_To do_. Copy only this: the line containing "Write the three.js", the line containing "from its mouth.", and every line between them, exactly as written.

_Dataset records_.
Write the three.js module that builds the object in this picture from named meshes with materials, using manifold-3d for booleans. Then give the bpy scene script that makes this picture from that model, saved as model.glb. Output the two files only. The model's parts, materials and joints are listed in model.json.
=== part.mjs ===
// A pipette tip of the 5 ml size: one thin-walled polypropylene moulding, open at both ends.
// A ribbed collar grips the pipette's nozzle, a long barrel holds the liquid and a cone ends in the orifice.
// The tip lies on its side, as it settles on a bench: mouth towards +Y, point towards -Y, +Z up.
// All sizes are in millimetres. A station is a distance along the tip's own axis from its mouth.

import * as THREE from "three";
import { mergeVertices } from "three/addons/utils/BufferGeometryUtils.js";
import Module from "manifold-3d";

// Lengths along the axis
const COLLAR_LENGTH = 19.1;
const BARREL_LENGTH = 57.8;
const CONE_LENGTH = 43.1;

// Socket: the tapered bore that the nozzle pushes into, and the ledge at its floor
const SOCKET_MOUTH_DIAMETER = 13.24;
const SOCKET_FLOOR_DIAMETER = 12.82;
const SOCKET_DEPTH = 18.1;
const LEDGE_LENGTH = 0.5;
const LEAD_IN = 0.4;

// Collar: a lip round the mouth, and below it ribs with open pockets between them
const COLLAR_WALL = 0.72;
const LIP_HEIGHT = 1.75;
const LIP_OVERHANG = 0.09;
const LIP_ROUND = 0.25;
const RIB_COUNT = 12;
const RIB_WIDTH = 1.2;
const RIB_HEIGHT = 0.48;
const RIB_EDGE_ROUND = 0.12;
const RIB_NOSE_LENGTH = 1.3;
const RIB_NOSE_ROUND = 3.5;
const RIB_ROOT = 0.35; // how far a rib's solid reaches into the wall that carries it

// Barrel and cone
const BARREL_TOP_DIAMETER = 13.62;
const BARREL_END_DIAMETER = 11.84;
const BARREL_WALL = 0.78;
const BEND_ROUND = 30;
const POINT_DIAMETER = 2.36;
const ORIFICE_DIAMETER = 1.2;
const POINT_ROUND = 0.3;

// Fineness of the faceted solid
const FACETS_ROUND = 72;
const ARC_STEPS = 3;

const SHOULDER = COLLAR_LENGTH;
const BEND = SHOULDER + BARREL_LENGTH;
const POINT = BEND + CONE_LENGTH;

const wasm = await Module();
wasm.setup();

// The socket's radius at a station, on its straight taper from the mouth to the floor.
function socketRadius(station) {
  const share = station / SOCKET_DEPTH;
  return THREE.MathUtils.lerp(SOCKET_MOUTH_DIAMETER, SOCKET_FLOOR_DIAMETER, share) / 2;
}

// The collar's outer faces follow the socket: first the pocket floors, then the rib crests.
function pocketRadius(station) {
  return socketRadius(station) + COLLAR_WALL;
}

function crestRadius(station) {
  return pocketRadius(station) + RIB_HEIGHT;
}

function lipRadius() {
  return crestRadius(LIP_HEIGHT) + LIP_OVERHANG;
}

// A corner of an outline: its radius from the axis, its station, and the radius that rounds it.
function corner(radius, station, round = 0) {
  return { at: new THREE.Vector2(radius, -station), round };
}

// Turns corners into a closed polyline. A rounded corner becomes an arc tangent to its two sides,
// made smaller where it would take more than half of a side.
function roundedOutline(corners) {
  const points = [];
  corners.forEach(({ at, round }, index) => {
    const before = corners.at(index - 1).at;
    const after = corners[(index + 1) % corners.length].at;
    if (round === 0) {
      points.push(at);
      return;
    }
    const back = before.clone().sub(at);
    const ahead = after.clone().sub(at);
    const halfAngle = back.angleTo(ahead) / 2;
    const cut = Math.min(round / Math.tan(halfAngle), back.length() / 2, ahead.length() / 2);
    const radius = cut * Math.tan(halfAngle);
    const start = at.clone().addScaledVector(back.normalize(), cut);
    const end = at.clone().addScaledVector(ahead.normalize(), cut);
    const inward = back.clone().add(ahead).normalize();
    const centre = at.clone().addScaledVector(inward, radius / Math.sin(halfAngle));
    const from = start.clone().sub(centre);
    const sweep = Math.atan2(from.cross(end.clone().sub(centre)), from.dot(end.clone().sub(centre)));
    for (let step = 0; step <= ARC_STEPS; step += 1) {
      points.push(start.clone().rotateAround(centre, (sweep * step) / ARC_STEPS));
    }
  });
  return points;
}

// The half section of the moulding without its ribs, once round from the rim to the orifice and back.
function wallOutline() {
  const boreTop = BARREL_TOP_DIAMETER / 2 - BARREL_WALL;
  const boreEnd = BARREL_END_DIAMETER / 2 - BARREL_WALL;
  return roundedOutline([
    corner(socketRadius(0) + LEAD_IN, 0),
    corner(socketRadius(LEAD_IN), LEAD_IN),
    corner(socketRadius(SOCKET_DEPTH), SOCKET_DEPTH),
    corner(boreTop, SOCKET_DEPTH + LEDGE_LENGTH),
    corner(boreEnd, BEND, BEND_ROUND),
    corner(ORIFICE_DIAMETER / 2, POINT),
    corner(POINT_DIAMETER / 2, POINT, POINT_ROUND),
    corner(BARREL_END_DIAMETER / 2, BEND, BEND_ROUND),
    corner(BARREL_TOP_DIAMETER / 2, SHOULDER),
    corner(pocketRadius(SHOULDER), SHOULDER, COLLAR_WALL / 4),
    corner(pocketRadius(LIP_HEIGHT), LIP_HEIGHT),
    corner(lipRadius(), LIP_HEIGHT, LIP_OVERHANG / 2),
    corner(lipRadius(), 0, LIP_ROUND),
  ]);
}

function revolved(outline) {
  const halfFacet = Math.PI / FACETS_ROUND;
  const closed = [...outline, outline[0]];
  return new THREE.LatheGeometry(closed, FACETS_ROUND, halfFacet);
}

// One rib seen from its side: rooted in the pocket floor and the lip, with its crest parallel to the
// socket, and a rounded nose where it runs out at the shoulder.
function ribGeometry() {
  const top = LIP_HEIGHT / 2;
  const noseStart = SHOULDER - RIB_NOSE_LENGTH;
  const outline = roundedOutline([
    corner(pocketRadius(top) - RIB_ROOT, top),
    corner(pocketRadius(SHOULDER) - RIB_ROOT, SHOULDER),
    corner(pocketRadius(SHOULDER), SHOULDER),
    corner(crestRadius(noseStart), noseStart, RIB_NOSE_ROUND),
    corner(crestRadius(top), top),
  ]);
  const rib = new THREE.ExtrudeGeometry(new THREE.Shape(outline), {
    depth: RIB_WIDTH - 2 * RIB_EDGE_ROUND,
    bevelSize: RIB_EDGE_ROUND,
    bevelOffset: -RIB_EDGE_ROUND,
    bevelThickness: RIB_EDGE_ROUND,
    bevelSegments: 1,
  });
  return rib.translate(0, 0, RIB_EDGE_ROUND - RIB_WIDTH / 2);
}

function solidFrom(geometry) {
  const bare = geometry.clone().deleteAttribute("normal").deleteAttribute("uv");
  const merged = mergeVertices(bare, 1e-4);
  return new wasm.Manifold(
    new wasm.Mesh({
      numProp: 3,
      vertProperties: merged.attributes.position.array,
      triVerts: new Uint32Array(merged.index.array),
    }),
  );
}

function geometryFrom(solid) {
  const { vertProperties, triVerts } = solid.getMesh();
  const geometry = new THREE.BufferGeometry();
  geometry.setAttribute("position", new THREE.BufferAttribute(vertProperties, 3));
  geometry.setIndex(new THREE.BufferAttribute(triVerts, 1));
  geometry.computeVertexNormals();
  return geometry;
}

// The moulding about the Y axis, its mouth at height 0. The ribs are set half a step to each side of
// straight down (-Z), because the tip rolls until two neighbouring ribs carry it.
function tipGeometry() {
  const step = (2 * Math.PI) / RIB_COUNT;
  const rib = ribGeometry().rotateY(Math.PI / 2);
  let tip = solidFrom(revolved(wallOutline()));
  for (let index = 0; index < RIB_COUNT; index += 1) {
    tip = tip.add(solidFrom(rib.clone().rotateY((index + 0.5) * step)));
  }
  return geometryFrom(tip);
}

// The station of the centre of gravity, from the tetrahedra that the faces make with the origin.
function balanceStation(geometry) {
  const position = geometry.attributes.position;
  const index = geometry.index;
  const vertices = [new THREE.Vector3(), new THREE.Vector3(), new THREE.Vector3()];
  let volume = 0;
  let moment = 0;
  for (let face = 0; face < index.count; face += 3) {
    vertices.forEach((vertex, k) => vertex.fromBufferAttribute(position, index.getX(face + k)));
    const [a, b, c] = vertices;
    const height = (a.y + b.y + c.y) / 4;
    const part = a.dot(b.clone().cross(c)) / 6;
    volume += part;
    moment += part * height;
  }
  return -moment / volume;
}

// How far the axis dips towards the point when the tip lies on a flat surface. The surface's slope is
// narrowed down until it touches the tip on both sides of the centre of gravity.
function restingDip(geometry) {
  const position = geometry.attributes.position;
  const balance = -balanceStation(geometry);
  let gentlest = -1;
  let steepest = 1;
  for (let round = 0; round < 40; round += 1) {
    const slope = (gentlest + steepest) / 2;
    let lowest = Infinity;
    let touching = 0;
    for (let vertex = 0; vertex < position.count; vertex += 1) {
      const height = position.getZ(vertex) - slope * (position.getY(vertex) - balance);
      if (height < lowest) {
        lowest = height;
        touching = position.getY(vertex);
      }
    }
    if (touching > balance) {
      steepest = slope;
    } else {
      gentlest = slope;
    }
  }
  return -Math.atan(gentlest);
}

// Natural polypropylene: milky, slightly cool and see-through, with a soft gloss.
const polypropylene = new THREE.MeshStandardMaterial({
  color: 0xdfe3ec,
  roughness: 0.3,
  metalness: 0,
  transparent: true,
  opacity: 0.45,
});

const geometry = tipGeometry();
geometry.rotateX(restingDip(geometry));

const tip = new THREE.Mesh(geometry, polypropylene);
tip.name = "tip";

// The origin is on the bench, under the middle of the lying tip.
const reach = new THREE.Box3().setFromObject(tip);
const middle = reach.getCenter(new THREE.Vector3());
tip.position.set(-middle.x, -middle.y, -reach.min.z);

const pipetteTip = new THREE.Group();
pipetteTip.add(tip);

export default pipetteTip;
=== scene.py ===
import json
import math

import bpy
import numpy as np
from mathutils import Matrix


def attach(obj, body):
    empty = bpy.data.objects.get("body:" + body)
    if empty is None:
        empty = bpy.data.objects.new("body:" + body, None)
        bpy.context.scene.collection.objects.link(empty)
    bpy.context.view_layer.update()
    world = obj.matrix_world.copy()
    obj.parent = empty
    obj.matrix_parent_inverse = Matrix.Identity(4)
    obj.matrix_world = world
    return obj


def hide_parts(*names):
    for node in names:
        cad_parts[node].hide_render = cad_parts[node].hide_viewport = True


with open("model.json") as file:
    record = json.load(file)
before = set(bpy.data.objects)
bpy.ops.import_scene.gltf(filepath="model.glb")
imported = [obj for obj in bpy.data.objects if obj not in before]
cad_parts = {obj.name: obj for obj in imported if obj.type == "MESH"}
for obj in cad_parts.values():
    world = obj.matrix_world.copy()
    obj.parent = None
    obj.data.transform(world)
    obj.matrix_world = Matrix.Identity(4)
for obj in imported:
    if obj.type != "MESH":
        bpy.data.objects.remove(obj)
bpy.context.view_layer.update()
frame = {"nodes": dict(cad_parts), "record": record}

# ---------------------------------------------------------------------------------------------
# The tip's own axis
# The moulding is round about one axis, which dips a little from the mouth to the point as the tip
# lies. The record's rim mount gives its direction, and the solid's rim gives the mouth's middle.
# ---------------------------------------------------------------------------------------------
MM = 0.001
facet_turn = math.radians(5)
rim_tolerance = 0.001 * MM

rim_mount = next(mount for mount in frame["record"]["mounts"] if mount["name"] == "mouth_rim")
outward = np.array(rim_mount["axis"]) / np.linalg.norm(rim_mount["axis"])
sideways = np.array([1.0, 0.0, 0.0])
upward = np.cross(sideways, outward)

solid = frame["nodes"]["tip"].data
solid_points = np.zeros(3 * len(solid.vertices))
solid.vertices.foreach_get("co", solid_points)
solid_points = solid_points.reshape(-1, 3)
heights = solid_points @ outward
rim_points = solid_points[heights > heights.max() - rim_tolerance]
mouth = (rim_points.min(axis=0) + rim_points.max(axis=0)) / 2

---

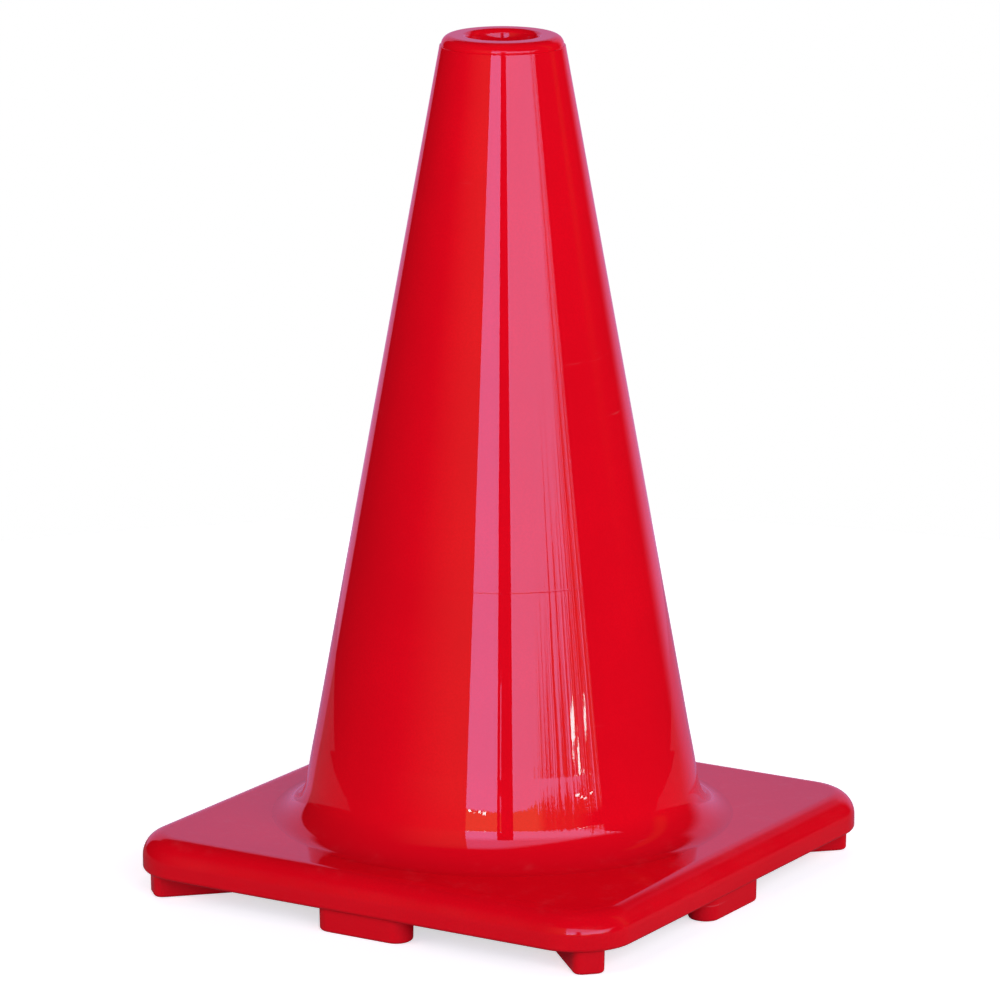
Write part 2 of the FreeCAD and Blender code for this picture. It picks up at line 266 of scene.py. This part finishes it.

--

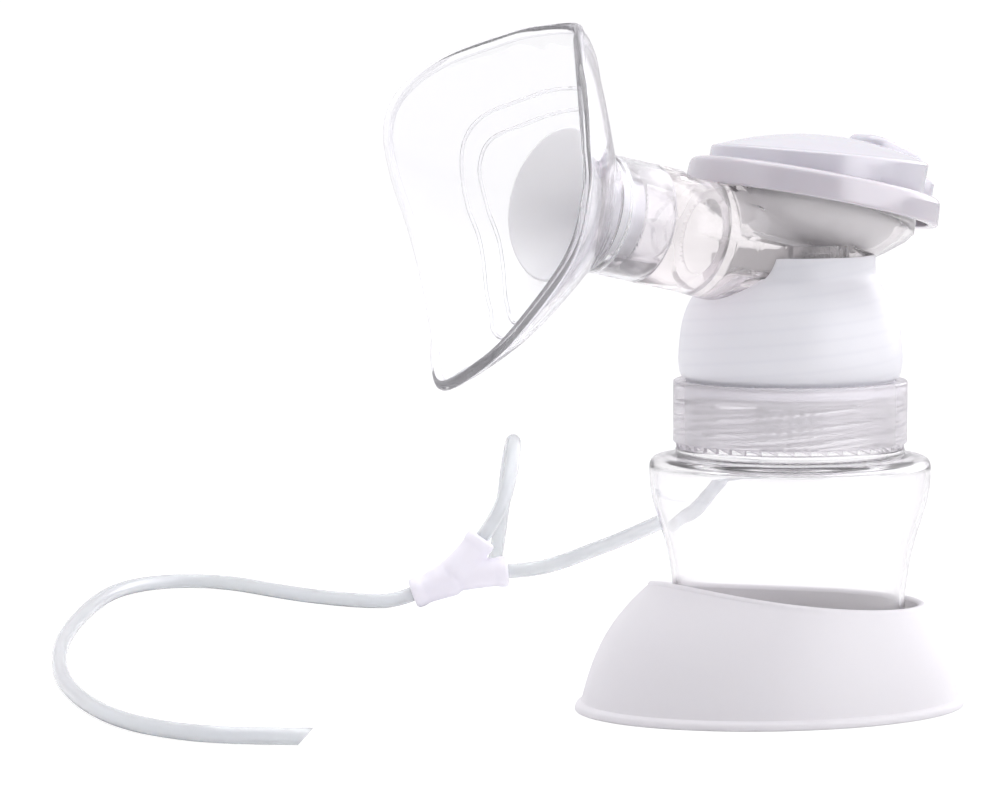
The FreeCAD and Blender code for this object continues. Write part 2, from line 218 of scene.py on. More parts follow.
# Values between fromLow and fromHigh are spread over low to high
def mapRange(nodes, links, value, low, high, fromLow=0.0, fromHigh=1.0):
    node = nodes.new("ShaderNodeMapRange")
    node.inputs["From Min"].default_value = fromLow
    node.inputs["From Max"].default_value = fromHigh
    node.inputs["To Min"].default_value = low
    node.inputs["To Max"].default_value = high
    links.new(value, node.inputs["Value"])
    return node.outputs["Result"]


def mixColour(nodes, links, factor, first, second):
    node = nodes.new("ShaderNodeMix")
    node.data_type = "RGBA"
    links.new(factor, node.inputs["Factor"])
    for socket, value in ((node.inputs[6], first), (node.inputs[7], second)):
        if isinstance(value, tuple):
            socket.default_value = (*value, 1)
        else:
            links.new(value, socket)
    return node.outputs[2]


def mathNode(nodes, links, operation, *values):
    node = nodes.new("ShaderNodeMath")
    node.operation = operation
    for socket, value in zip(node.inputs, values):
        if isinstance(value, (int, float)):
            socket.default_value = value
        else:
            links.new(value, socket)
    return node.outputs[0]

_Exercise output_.
Write the three.js module that builds the object in this picture from named meshes with materials, using manifold-3d for booleans. Then give the bpy scene script that makes this picture from that model, saved as model.glb. Output the two files only. The model's parts, materials and joints are listed in model.json.
=== part.mjs ===
// A pipette tip of the 5 ml size: one thin-walled polypropylene moulding, open at both ends.
// A ribbed collar grips the pipette's nozzle, a long barrel holds the liquid and a cone ends in the orifice.
// The tip lies on its side, as it settles on a bench: mouth towards +Y, point towards -Y, +Z up.
// All sizes are in millimetres. A station is a distance along the tip's own axis from its mouth.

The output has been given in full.